Un giovane Emilio Gabaglio - Archivio Acli
«All’inizio del ’94 maturammo l’idea di celebrare il Primo Maggio nella Sarajevo assediata. Poco prima dell’atterraggio il pilota ci disse di indossare giubbotti antiproiettili e poi correre a zig zag per la pista fino alla sede dei sindacati, che era stata bombardata. C’erano migliaia di persone che applaudivano per il solo fatto di vederci lì. Dovevamo fare discorsi brevi, per evitare rischi perché la manifestazione per i serbi era sembrata una provocazione. Non ricordo una parola di quello che ho detto ma è stato il più bel Primo Maggio della mia vita».
La vita di Emilio Gabaglio non si può sintetizzare, ma questo suo ricordo ne descrive il tratto coraggioso e una dedizione completa alla causa dei lavoratori. Emilio nacque in una famiglia comasca nel 1937, s’impegnò nella Fuci, negli Scout e poi iniziò ad interessarsi alle Acli dove conobbe Livio Labor con il quale condivise l’impegno di rinnovarle. Il primo incarico nell’associazione fu all’interno dell’Ufficio Studi, nel quale seguiva le politiche sociali e le questioni del lavoro, con particolare attenzione alla condizione femminile. Per questo motivo viaggiò molto, prima in America Latina, dove osservò le nuove organizzazioni dei contadini e le comunità di base cristiane, e poi in molte altre parti del globo. Un’esperienza, quella dell’estero, che trasferì anche nella Cisl, dove entrò nella segreteria confederale e, dal 1991 al 2003, fu Segretario generale della Confederazione dei sindacati europei, gestendo la fase dell’allargamento dell’Unione nei confronti dell’Europa orientale e contribuendo alla visione di una nuova politica sociale europea.

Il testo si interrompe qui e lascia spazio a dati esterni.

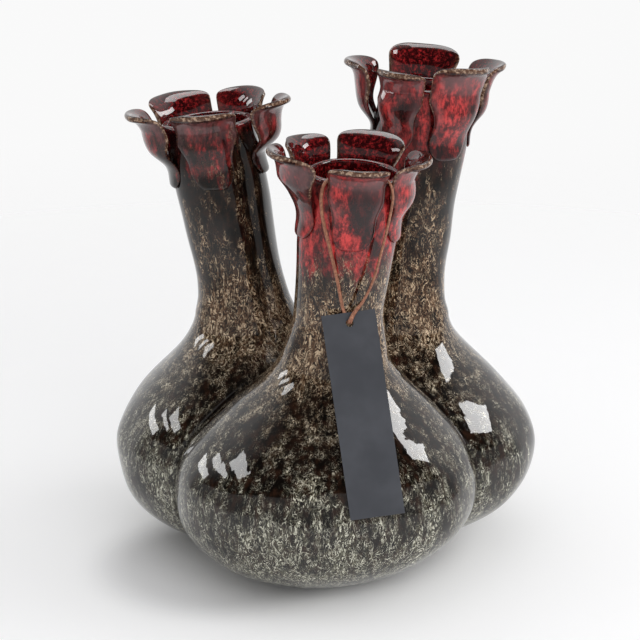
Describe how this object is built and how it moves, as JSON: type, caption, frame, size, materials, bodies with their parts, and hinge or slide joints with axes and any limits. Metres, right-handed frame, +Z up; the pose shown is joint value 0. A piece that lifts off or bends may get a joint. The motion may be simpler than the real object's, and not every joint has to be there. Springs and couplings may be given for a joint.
{
  "type": "vase",
  "caption": "Stoneware vase of joined round-bellied flasks with leaning tubular necks, petal-shaped rims and a card tag on a cord.",
  "frame": {"origin": "on the table, under the middle of the pottery's outline", "axes": "+Z up, -Y the front with the tag, +X to the right"},
  "size_m": [0.2512, 0.2423, 0.2869],
  "materials": {
    "body_glaze": "glossy near-black glaze thickly flecked with cream and olive grey",
    "neck_glaze": "the flecked glaze running into glossy oxblood red under the rim",
    "petal_glaze": "glossy oxblood red with near-black blotches and brown-black lips",
    "slate_card": "matt slate-grey card, bare",
    "leather_cord": "waxed brown leather cord"
  },
  "bodies": {
    "vase": {"lobe_front": "body_glaze", "lobe_left": "body_glaze", "lobe_right": "body_glaze", "neck_front": "neck_glaze", "neck_left": "neck_glaze", "neck_right": "neck_glaze", "petal_front_1": "petal_glaze", "petal_front_2": "petal_glaze", "petal_front_3": "petal_glaze", "petal_front_4": "petal_glaze", "petal_front_5": "petal_glaze", "petal_left_1": "petal_glaze", "petal_left_2": "petal_glaze", "petal_left_3": "petal_glaze", "petal_left_4": "petal_glaze", "petal_left_5": "petal_glaze", "petal_right_1": "petal_glaze", "petal_right_2": "petal_glaze", "petal_right_3": "petal_glaze", "petal_right_4": "petal_glaze", "petal_right_5": "petal_glaze", "cord_inner_left": "leather_cord", "cord_inner_right": "leather_cord", "cord_knot": "leather_cord"},
    "tag": {"tag_card": "slate_card", "tag_cord": "leather_cord"}
  },
  "joints": [
    {"name": "tag_swing", "type": "hinge", "parent": "vase", "child": "tag", "pos_m": [0.0167, -0.0632, 0.2421], "axis": [-1, 0, 0], "range_deg": [0, 30]}
  ]
}
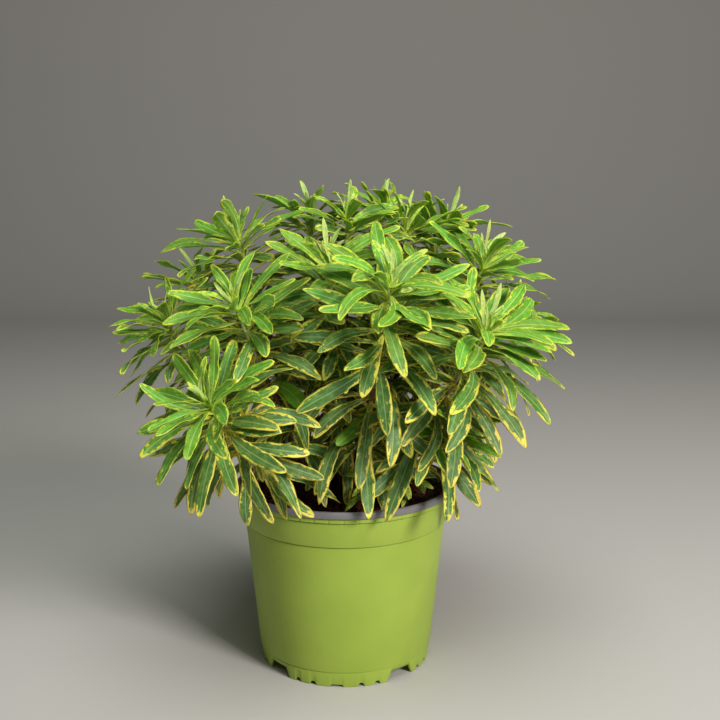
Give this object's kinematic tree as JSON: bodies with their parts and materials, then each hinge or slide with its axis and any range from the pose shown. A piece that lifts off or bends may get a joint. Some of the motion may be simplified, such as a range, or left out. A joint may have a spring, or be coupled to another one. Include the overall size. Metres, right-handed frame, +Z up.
{
  "type": "potted euphorbia",
  "caption": "Variegated euphorbia, a round bush of leafy stems in a 14 cm green plastic grower's pot of peat; the pot stands on its foot ring.",
  "frame": {"origin": "on the floor, under the middle of the whole plant's box", "axes": "+Z up along the pot's axis; the pictured side of the plant faces -Y; +X to the right"},
  "size_m": [0.29, 0.2618, 0.3052],
  "materials": {
    "pot_plastic": "satin moulded polypropylene, green outside, grey lip and inside",
    "peat": "loose moist peat",
    "leaf": "satin leaf, green with a yellow margin"
  },
  "bodies": {
    "root": {"pot": "pot_plastic", "soil": "peat", "stem_front_left_low": "leaf", "stem_front_middle": "leaf", "stem_front_left_high": "leaf", "stem_front_right": "leaf", "stem_centre_front": "leaf", "stem_left_high": "leaf", "stem_left": "leaf", "stem_top": "leaf", "stem_top_right": "leaf", "stem_right_high": "leaf", "stem_right_low": "leaf", "stem_back_top_right": "leaf", "stem_back_top": "leaf", "stem_back_top_left": "leaf", "stem_back_left": "leaf", "stem_back_left_low": "leaf", "stem_back_middle": "leaf", "stem_back_right": "leaf", "stem_right_back": "leaf", "stem_short_middle": "leaf", "stem_short_right": "leaf"}
  },
  "joints": []
}
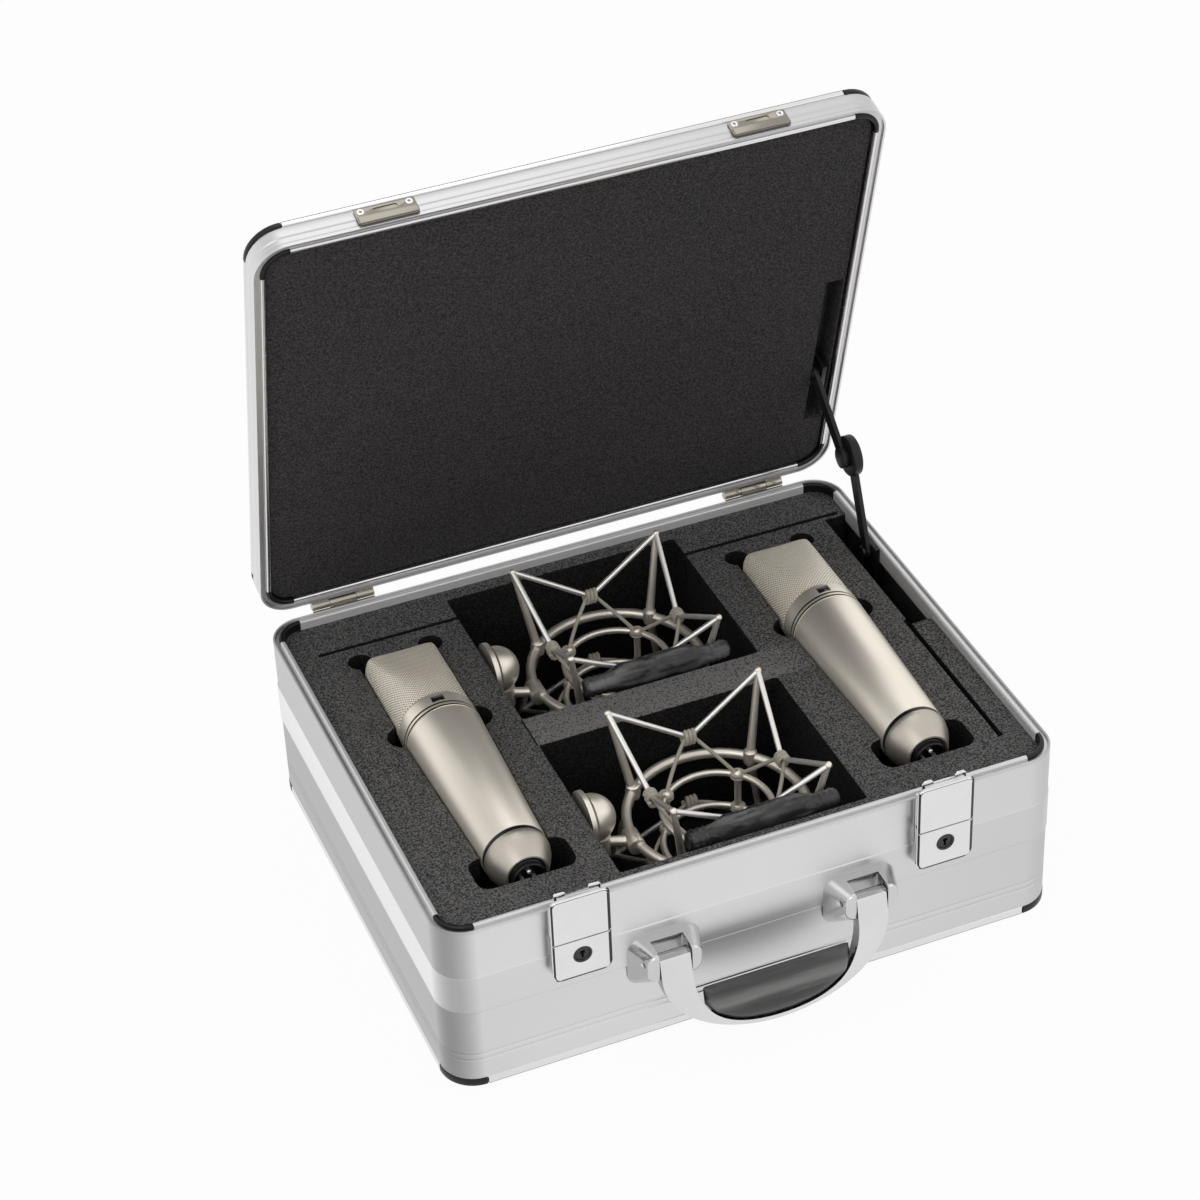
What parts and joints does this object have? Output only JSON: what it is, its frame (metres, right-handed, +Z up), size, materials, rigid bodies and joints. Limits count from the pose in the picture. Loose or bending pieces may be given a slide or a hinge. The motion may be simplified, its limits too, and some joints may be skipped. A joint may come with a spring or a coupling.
{
  "type": "microphone carrying case",
  "caption": "Hinged aluminium carrying case with draw latches, folding lid stay, bail handle and cut foam that holds microphones and elastic shock mounts.",
  "frame": {"origin": "centre of the case's flat bottom face", "axes": "+X right seen from the latches, +Y towards the hinges, +Z up; the lid stands open 75 degrees"},
  "size_m": [0.4, 0.3813, 0.448],
  "materials": {
    "shell_aluminium": "satin brushed aluminium sheet",
    "rail_aluminium": "bright drawn aluminium",
    "black_plastic": "moulded, fine grain",
    "foam": "open-cell foam, charcoal",
    "nickel": "nickel plated, polished",
    "lock_black": "black lock barrel",
    "handle_metal": "satin chromed casting",
    "grip": "soft black moulding",
    "mic_mesh": "nickel wire mesh",
    "mic_satin_nickel": "satin nickel, fine turned grain",
    "mount_metal": "satin nickel lacquer",
    "elastic": "braided elastic",
    "sleeve": "soft black sleeve"
  },
  "bodies": {
    "base": {"base_wall": "shell_aluminium", "bottom_panel": "shell_aluminium", "base_edge_rails": "rail_aluminium", "base_edge_corners": "black_plastic", "base_rim_rails": "rail_aluminium", "base_rim_corners": "black_plastic", "base_foam": "foam", "foam_floor": "foam", "hinge_leaves_base": "nickel", "hinge_screws": "nickel", "pivot_pins": "nickel", "latch_housings": "nickel", "latch_lower_plates": "nickel", "handle_brackets": "handle_metal", "stay_base_bracket": "black_plastic"},
    "lid": {"lid_wall": "shell_aluminium", "lid_panel": "shell_aluminium", "lid_edge_rails": "rail_aluminium", "lid_edge_corners": "black_plastic", "lid_rim_rails": "rail_aluminium", "lid_rim_corners": "black_plastic", "lid_foam": "foam", "hinge_leaves_lid": "nickel", "catch_plates": "nickel", "catch_rivets": "nickel", "stay_lid_bracket": "black_plastic"},
    "stay_lower": {"stay_lower_link": "black_plastic", "stay_hub": "black_plastic"},
    "stay_upper": {"stay_upper_link": "black_plastic"},
    "latch_flap_left": {"latch_flap_left": "nickel"},
    "latch_claw_left": {"latch_claw_left": "nickel"},
    "lock_left": {"lock_cylinder_left": "lock_black"},
    "latch_flap_right": {"latch_flap_right": "nickel"},
    "latch_claw_right": {"latch_claw_right": "nickel"},
    "lock_right": {"lock_cylinder_right": "lock_black"},
    "handle": {"handle_strap": "handle_metal", "handle_grip": "grip"},
    "mic_left": {"mic_left_head": "mic_mesh", "mic_left_collar": "mic_satin_nickel", "mic_left_body": "mic_satin_nickel", "mic_left_base": "mic_satin_nickel", "mic_left_connector": "black_plastic"},
    "mic_right": {"mic_right_head": "mic_mesh", "mic_right_collar": "mic_satin_nickel", "mic_right_body": "mic_satin_nickel", "mic_right_base": "mic_satin_nickel", "mic_right_connector": "black_plastic"},
    "mount_front": {"mount_front_frame": "mount_metal", "mount_front_cradle": "mount_metal", "mount_front_elastics": "elastic", "mount_front_clamp": "mount_metal", "mount_front_sleeve": "sleeve"},
    "knob_front": {"mount_front_knob": "mount_metal"},
    "mount_back": {"mount_back_frame": "mount_metal", "mount_back_cradle": "mount_metal", "mount_back_elastics": "elastic", "mount_back_clamp": "mount_metal", "mount_back_sleeve": "sleeve"},
    "knob_back": {"mount_back_knob": "mount_metal"}
  },
  "joints": [
    {"name": "lid_hinge", "type": "hinge", "parent": "base", "child": "lid", "pos_m": [0, 0.1668, 0.124], "axis": [-1, 0, 0], "range_deg": [-75, 0], "deforming": ["lid_foam"]},
    {"name": "stay_lower_swing", "type": "hinge", "parent": "base", "child": "stay_lower", "pos_m": [0.187, 0.079, 0.117], "axis": [-1, 0, 0], "range_deg": [-110, 2]},
    {"name": "stay_upper_swing", "type": "hinge", "parent": "lid", "child": "stay_upper", "pos_m": [0.1811, 0.14699, 0.217], "axis": [-1, 0, 0], "range_deg": [-2, 112]},
    {"name": "latch_flap_left_swing", "type": "hinge", "parent": "base", "child": "latch_flap_left", "pos_m": [-0.117, -0.1695, 0.102], "axis": [1, 0, 0], "range_deg": [0, 95]},
    {"name": "latch_claw_left_slide", "type": "slide", "parent": "base", "child": "latch_claw_left", "axis": [0, 0, 1], "range_m": [0, 0.0045]},
    {"name": "lock_left_turn", "type": "hinge", "parent": "base", "child": "lock_left", "pos_m": [-0.117, -0.17, 0.0885], "axis": [0, 1, 0], "range_deg": [0, 90]},
    {"name": "latch_flap_right_swing", "type": "hinge", "parent": "base", "child": "latch_flap_right", "pos_m": [0.117, -0.1695, 0.102], "axis": [1, 0, 0], "range_deg": [0, 95]},
    {"name": "latch_claw_right_slide", "type": "slide", "parent": "base", "child": "latch_claw_right", "axis": [0, 0, 1], "range_m": [0, 0.0045]},
    {"name": "lock_right_turn", "type": "hinge", "parent": "base", "child": "lock_right", "pos_m": [0.117, -0.17, 0.0885], "axis": [0, 1, 0], "range_deg": [0, 90]},
    {"name": "handle_swing", "type": "hinge", "parent": "base", "child": "handle", "pos_m": [0, -0.177, 0.071], "axis": [-1, 0, 0], "range_deg": [0, 100]},
    {"name": "mic_left_lift", "type": "slide", "parent": "base", "child": "mic_left", "axis": [0, 0, 1], "range_m": [0, 0.1]},
    {"name": "mic_right_lift", "type": "slide", "parent": "base", "child": "mic_right", "axis": [0, 0, 1], "range_m": [0, 0.1]},
    {"name": "mount_front_lift", "type": "slide", "parent": "base", "child": "mount_front", "axis": [0, 0, 1], "range_m": [0, 0.1]},
    {"name": "knob_front_turn", "type": "hinge", "parent": "mount_front", "child": "knob_front", "pos_m": [-0.0783, -0.078, 0.1035], "axis": [1, 0, 0], "range_deg": [0, 270]},
    {"name": "mount_back_lift", "type": "slide", "parent": "base", "child": "mount_back", "axis": [0, 0, 1], "range_m": [0, 0.1]},
    {"name": "knob_back_turn", "type": "hinge", "parent": "mount_back", "child": "knob_back", "pos_m": [-0.0783, 0.0812, 0.1035], "axis": [1, 0, 0], "range_deg": [0, 270]}
  ],
  "couplings": [
    {"joint": "stay_lower_swing", "follows": "lid_hinge", "ratio": 1.4389},
    {"joint": "stay_upper_swing", "follows": "lid_hinge", "ratio": -1.4516},
    {"joint": "latch_claw_left_slide", "follows": "latch_flap_left_swing", "m_per_rad": 0.0026},
    {"joint": "latch_claw_right_slide", "follows": "latch_flap_right_swing", "m_per_rad": 0.0026}
  ]
}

Il suo impegno nelle Acli lo porterà ad essere un protagonista assoluto nel cruciale Congresso di Torino del 1969, in cui i delegati decisero di recidere il rapporto collaterale con la Democrazia Cristiana, e in cui Labor lasciò la guida del Movimento favorendo un cambio generazionale, che portò Gabaglio alla presidenza a 32 anni. La gestione di una decisione politica così importante non fu facile, anche perché numerose preoccupazioni vennero espresse da settori politici ed ecclesiali, e la Conferenza episcopale italiana chiese espressamente alla presidenza guidata da Gabaglio di chiarire le sue posizioni in materia politica e sociale, in modo da evidenziare se le Acli potessero ancora considerarsi un Movimento ecclesiale.

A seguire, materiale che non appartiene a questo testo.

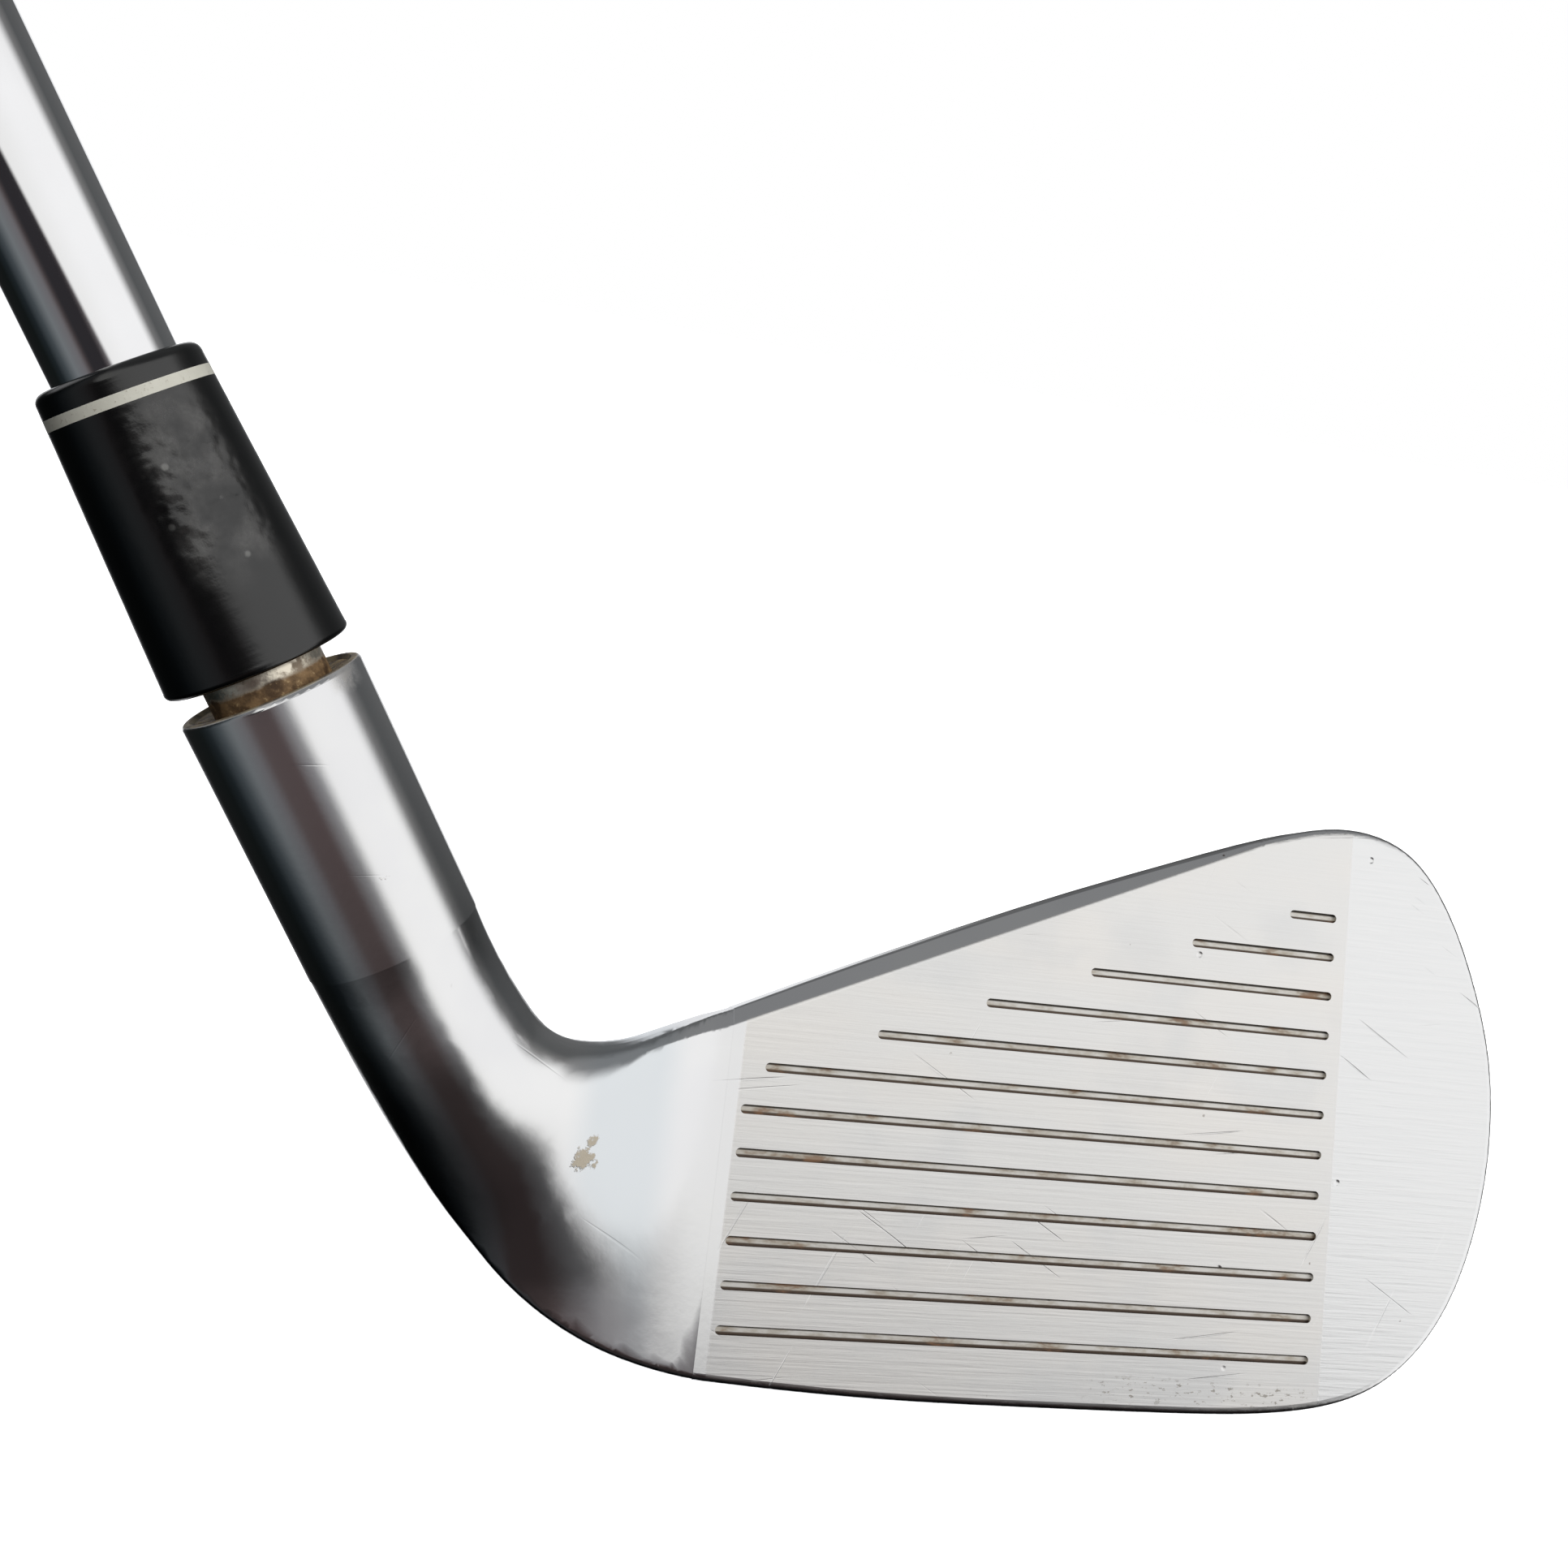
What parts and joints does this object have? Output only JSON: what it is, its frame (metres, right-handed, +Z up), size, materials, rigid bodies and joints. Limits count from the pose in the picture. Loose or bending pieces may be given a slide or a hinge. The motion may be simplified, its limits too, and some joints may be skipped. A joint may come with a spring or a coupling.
{
  "type": "iron golf club",
  "caption": "Left-handed long iron golf club: thin chrome blade with scorelines, hosel, sliding black ferrule, stepped steel shaft and rubber grip.",
  "frame": {"origin": "the spot of the sole that touches the ground at address, under the middle of the scorelines", "axes": "+Z up, +X from heel to toe, the striking face looks towards -Y and upwards"},
  "size_m": [0.5958, 0.0311, 0.8584],
  "materials": {
    "head_steel": "satin chrome plate over forged steel, polished at the heel",
    "epoxy": "aged brown adhesive, dull",
    "brass": "turned",
    "shaft_chrome": "bright chrome plate",
    "band_film": "printed film, plain",
    "ferrule_black": "worn gloss black",
    "ferrule_cream": "pale trim ring",
    "tape": "paper backed double sided tape",
    "grip_rubber": "matt moulded rubber"
  },
  "bodies": {
    "club": {"head": "head_steel", "hosel_epoxy": "epoxy", "tip_weight": "brass", "shaft": "shaft_chrome", "shaft_band": "band_film", "grip_tape": "tape", "grip": "grip_rubber", "grip_cap": "grip_rubber"},
    "ferrule": {"ferrule_body": "ferrule_black", "ferrule_ring": "ferrule_cream", "ferrule_collar": "ferrule_black"}
  },
  "joints": [
    {"name": "ferrule_slide", "type": "slide", "parent": "club", "child": "ferrule", "axis": [-0.5098, 0, 0.8603], "range_m": [-0.00195, 0.004]}
  ]
}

La situazione si aggravò quando, a conclusione dell’Incontro nazionale di studi del 1970 di Vallombrosa, la relazione finale di Gabaglio affermò che le Acli erano impegnate in «una scelta anticapitalistica e autenticamente orientata allo sviluppo umano e che quindi non esclude l’ipotesi socialista»: la frase venne sintetizzata dagli osservatori esterni nello slogan “scelta socialista”, che sembrò quasi preludere a un nuovo tipo di collateralismo. Da qui venne, nella primavera successiva, la dichiarazione della Cei che le Acli non rientravano più fra quelle associazioni per cui era previsto il “consenso “della gerarchia, a cui seguì poco dopo la “deplorazione” da parte di Paolo VI: questo causò una grave crisi e richieste di revisione della linea politica.
Pur avendo vinto il Congresso del 1972 a Cagliari, Gabaglio dovette lasciare la presidenza nazionale e il suo coraggio sta proprio tutto lì: nell’essersi saputo mettere da parte, accollandosi il peso di una stagione difficile, non totalmente capita, e nell’essersi portato via le critiche, le delusioni e le vendette politiche per non farle ricadere sulle Acli. Anche la sua militanza sindacale, e poi quella politica, sono state caratterizzate dalla medesima passione e dal suo personale tratto di determinazione e gentilezza. Ha dato un contributo prezioso al rinnovamento della Cisl e alle lotte per i diritti dei lavoratori, sempre cercando l’unità del sindacato. La delicatezza, espressa sempre tramite un animo gentile e tramite la saggezza di chi sapeva ascoltare, è stato il tratto principale del suo percorso umano. Coraggio e delicatezza, che gli hanno permesso di essere un uomo al servizio dei lavoratori e delle formazioni sociali dedicate alla loro tutela. La sua preoccupazione principale era la perdita di centralità delle ragioni del lavoro, della sua dignità che ne allenta i diritti diventando causa delle diseguaglianze. E lui con coraggio lo denunciava già, da profeta poco ascoltato, in quel lontano 1970 a Vallombrosa, correndo a zig zag tra chi ancora tardava a capire.